— WHAT YOU NEED TO DO —
Set down the listing below verbatim, but only from its first line through the line containing "a disc cylinder.".

— PROVIDED DATA —
******************************

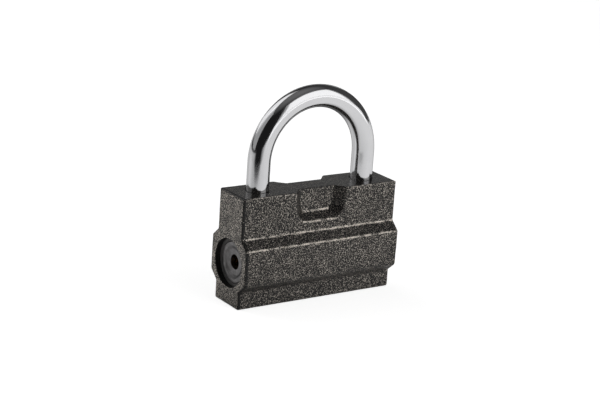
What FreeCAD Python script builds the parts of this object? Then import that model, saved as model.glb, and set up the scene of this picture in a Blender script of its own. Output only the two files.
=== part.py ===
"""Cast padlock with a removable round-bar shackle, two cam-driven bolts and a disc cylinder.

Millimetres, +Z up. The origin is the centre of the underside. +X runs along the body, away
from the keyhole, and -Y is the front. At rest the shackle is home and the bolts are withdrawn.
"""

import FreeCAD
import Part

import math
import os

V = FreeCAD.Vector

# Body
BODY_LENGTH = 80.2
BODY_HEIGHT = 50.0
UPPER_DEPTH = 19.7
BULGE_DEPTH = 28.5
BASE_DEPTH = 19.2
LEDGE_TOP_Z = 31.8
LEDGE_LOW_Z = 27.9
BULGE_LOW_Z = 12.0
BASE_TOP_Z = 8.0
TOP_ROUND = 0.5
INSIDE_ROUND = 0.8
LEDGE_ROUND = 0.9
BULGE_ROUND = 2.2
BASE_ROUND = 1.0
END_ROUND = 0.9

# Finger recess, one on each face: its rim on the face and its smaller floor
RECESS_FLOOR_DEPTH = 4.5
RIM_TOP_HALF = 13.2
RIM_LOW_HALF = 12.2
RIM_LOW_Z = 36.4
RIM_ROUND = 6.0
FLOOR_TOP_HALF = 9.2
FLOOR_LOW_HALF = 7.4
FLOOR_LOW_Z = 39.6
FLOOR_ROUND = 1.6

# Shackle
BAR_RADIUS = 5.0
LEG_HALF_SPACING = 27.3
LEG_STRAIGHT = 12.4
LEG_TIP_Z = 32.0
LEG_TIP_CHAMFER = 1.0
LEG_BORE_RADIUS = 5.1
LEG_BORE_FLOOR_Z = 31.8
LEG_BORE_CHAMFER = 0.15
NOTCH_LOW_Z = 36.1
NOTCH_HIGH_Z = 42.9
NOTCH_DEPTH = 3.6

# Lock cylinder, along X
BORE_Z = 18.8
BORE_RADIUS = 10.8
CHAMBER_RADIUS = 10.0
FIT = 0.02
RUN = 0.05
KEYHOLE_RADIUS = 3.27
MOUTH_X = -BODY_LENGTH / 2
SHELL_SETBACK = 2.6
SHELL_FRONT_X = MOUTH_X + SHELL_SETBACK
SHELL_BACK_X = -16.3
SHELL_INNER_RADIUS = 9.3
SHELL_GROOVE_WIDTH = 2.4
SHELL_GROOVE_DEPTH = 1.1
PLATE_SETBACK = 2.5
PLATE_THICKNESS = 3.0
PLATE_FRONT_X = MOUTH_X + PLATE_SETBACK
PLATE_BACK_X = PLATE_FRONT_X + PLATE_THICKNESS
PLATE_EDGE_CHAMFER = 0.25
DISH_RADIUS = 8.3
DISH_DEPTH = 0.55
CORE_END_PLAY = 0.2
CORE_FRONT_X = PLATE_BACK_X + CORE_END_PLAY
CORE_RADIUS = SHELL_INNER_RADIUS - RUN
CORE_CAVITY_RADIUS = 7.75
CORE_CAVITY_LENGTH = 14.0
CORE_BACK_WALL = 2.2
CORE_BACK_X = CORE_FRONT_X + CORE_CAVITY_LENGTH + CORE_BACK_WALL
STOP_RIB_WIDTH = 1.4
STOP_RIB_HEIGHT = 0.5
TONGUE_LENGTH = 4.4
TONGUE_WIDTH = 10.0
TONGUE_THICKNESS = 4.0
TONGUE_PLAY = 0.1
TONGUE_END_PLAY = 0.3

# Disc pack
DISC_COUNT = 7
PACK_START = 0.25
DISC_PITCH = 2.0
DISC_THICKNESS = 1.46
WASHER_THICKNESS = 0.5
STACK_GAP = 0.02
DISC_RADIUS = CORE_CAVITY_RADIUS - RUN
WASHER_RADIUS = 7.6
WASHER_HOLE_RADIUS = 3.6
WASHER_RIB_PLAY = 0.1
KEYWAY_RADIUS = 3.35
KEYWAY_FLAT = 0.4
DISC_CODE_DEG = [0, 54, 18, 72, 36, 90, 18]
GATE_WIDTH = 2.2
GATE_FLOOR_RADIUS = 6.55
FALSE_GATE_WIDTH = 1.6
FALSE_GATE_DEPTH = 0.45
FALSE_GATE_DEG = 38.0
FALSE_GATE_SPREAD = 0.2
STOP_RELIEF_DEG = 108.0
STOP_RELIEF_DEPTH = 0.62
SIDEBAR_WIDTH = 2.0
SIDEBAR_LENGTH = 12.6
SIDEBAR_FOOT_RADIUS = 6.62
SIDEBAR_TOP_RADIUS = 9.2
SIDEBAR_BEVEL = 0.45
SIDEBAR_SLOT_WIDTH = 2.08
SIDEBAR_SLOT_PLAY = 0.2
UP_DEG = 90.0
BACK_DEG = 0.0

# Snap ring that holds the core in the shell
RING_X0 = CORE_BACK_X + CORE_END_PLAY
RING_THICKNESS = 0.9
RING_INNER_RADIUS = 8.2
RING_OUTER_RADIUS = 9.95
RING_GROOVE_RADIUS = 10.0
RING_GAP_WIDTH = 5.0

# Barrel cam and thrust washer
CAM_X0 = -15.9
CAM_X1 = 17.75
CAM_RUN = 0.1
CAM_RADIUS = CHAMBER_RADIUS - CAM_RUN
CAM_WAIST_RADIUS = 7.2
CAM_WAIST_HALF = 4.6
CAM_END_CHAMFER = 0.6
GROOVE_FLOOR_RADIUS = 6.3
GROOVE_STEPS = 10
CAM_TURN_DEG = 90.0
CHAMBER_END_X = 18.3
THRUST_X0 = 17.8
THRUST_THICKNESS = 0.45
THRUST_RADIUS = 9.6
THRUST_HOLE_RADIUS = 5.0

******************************

— CORRECT ANSWER —
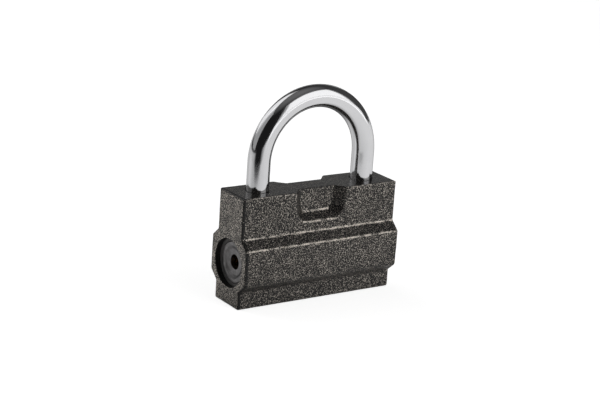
What FreeCAD Python script builds the parts of this object? Then import that model, saved as model.glb, and set up the scene of this picture in a Blender script of its own. Output only the two files.
=== part.py ===
"""Cast padlock with a removable round-bar shackle, two cam-driven bolts and a disc cylinder.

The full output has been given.